Maasyiral Muslimin yang berbahagia, di bulan Rabiul Awal yang lebih dikenal dengan bulan Maulid atau bulan kelahiran Nabi Muhammad SAW, tepatnya tanggal 12 Rabiul Awal, biasanya kaum Muslimin merayakan peringatan Maulid Nabi Muhammad SAW, baik di rumah dengan mengundang tetangga dan handai taulan.

Atau diadakan oleh lembaga, organisasi, masyarakat kampung dengan bentuk pengajian umum dan ceramah, ada juga dengan bakti sosial, khitanan massal, dan bentuk amal-amal shaleh lain.

Yang menjadi pertanyaan, pernakah Nabi Muhammad merayakan peringatan Maulidnya? Dan sejak kapankah diadakan dan untuk apa? Lalu bagaimana hukumnya mengadakan peringatan Maulid Nabi Muhammad SAW?

Jemaah sholat Jumat Rahimakumullah, jika menelusuri sejarah, ternyata Nabi Muhammad SAW belum pernah merayakan hari ulang tahunnya dengan upacara dan acara.

Rasulullah memperingati kelahirannya dengan berpuasa. Suatu ketika Nabi Muhammad ditanya: "Wahai rasul, mengapa engkau berpuasa hari Senin?" Rasul menjawab: "Pada hari Senin itu aku dilahirkan."

Dengan demikian Nabi Muhammad SAW merayakannya lewat puasa, yang kemudian di masyarakat kita dikenal dengan puasa weton atau puasa kelahiran.
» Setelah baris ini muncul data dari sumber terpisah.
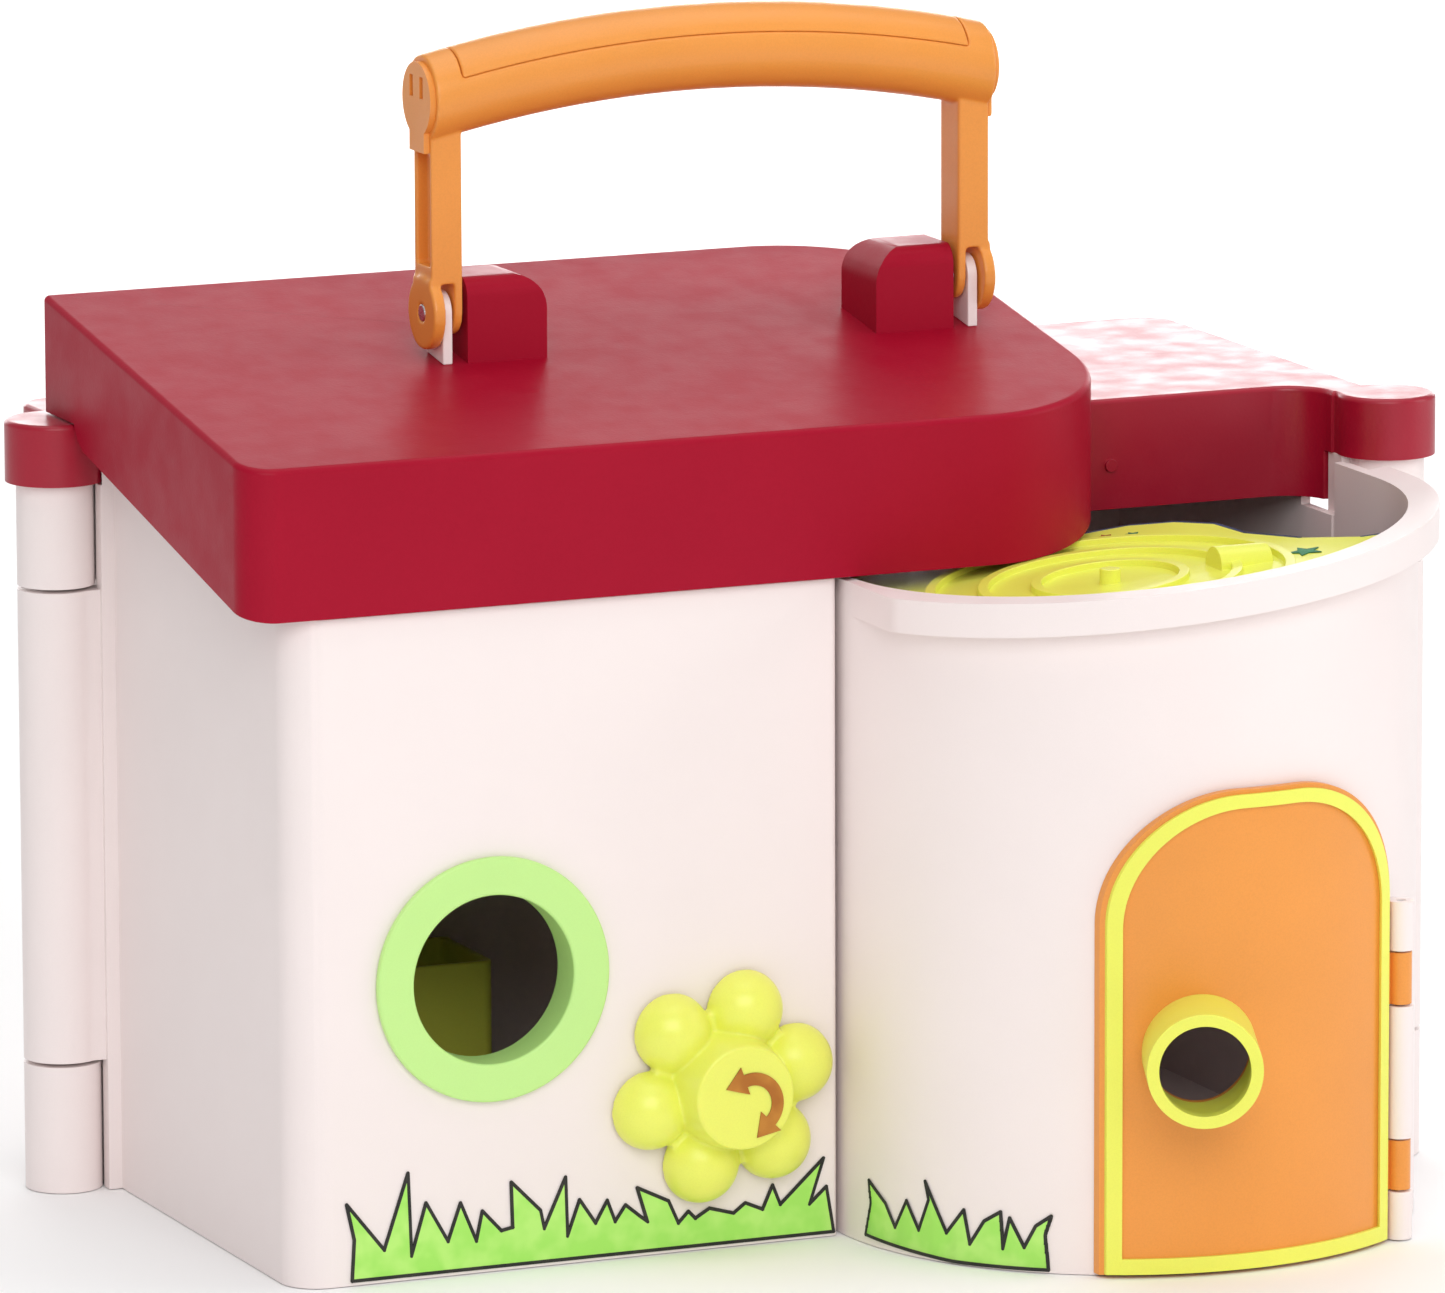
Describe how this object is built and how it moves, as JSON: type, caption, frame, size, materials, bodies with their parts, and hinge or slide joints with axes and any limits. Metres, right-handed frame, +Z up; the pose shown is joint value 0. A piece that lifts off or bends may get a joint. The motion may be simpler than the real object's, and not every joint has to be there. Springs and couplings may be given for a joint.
{
  "type": "toy playhouse",
  "caption": "Fold-out toy playhouse with two hinged wings on a rear house, red roofs, a folding carry handle, an arched door and a turning flower knob.",
  "frame": {"origin": "on the floor plane under the middle between the two hinge lines, at half the depth", "axes": "+X to the right along the front wall, -Y out of the front (door and flower side), +Z up"},
  "size_m": [0.3186, 0.2408, 0.2768],
  "materials": {
    "wall_white": "moulded satin white plastic",
    "roof_red": "moulded semi-gloss deep red plastic",
    "lime": "moulded semi-gloss lime plastic",
    "orange": "moulded semi-gloss orange plastic",
    "ring_green": "pale green moulded plastic",
    "sticker_green": "printed vinyl sticker",
    "sticker_orange": "printed mark",
    "sticker_red": "printed vinyl sticker",
    "sticker_teal": "printed vinyl sticker",
    "blue": "moulded blue plastic",
    "steel": "zinc-plated steel"
  },
  "bodies": {
    "rear_house": {"rear_shell": "wall_white", "rear_roof": "roof_red", "left_hinge_pin": "steel", "right_hinge_pin": "steel", "rear_shelf": "lime", "rear_screws": "steel"},
    "room_wing": {"room_shell": "wall_white", "room_roof": "roof_red", "window_ring": "ring_green", "room_grass": "sticker_green", "handle_post_left": "wall_white", "handle_post_right": "wall_white", "bench": "lime", "room_screws": "steel", "click_spring": "wall_white"},
    "handle": {"handle_frame": "orange", "handle_strip": "orange", "end_cap_left": "orange", "end_cap_right": "orange", "handle_pins": "steel"},
    "flower": {"flower_knob": "lime", "flower_arrow": "sticker_orange", "knob_shaft": "lime", "click_wheel": "lime"},
    "tower_wing": {"tower_shell": "wall_white", "tower_grass": "sticker_green", "tray_base": "blue", "tray": "lime", "tray_stars_green": "sticker_teal", "tray_stars_red": "sticker_red", "door_pin": "steel"},
    "door": {"door_panel": "orange", "door_trim": "lime", "door_knob": "lime"}
  },
  "joints": [
    {"name": "room_swing", "type": "hinge", "parent": "rear_house", "child": "room_wing", "pos_m": [-0.1478, 0.09223, 0], "axis": [0, 0, -1], "range_deg": [0, 180]},
    {"name": "tower_swing", "type": "hinge", "parent": "rear_house", "child": "tower_wing", "pos_m": [0.1478, -0.00167, 0], "axis": [0, 0, 1], "range_deg": [0, 180]},
    {"name": "handle_fold", "type": "hinge", "parent": "room_wing", "child": "handle", "pos_m": [-0.0086, 0.03633, 0.20958], "axis": [1, 0, 0], "range_deg": [-78, 94]},
    {"name": "flower_turn", "type": "hinge", "parent": "room_wing", "child": "flower", "pos_m": [-0.0326, -0.02717, 0.038], "axis": [0, -1, 0], "range_deg": [0, 90]},
    {"name": "door_swing", "type": "hinge", "parent": "tower_wing", "child": "door", "pos_m": [0.11261, -0.08195, 0], "axis": [0, 0, 1], "range_deg": [0, 100]}
  ]
}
Namun sejarah tidak pernah mencatat Rasulullah merayakan Maulid dengan mengundang orang lain untuk bacaan sholawat, bacaan berberzanjian, dibaan, dan pengajian umum.

Nah, apakah kalau Nabi Muhammad SAW sahabat tidak pernah mengadakan peringatan Maulid ini berarti mengada-ngada, dan apakah termasuk bid'ah?

Jemaah Jumat Rahimakumullah, mari kita mengkaji hukum peringatan Maulid Nabi Muhammad SAW. Dalam sebuah kitab yang ditulis oleh Imam Jalaluddin as-Suyuthi yang berjudul Husnul Maqasid fil Amal al-Mawalid, dijelaskan bahwa di zaman Rasulullah dan Khulafaur Rasyidin memang belum diadakan peringatan dalam bentuk upacara, sholawatan dan pengajian tentang Maulid Nabi, sehingga ada sebagian kaum Muslimin yang tidak mau memperingati kelahiran dengan bentuk upacara itu. Jadi, kapan peringatan kelahiran Nabi ini mulai dilaksanakan?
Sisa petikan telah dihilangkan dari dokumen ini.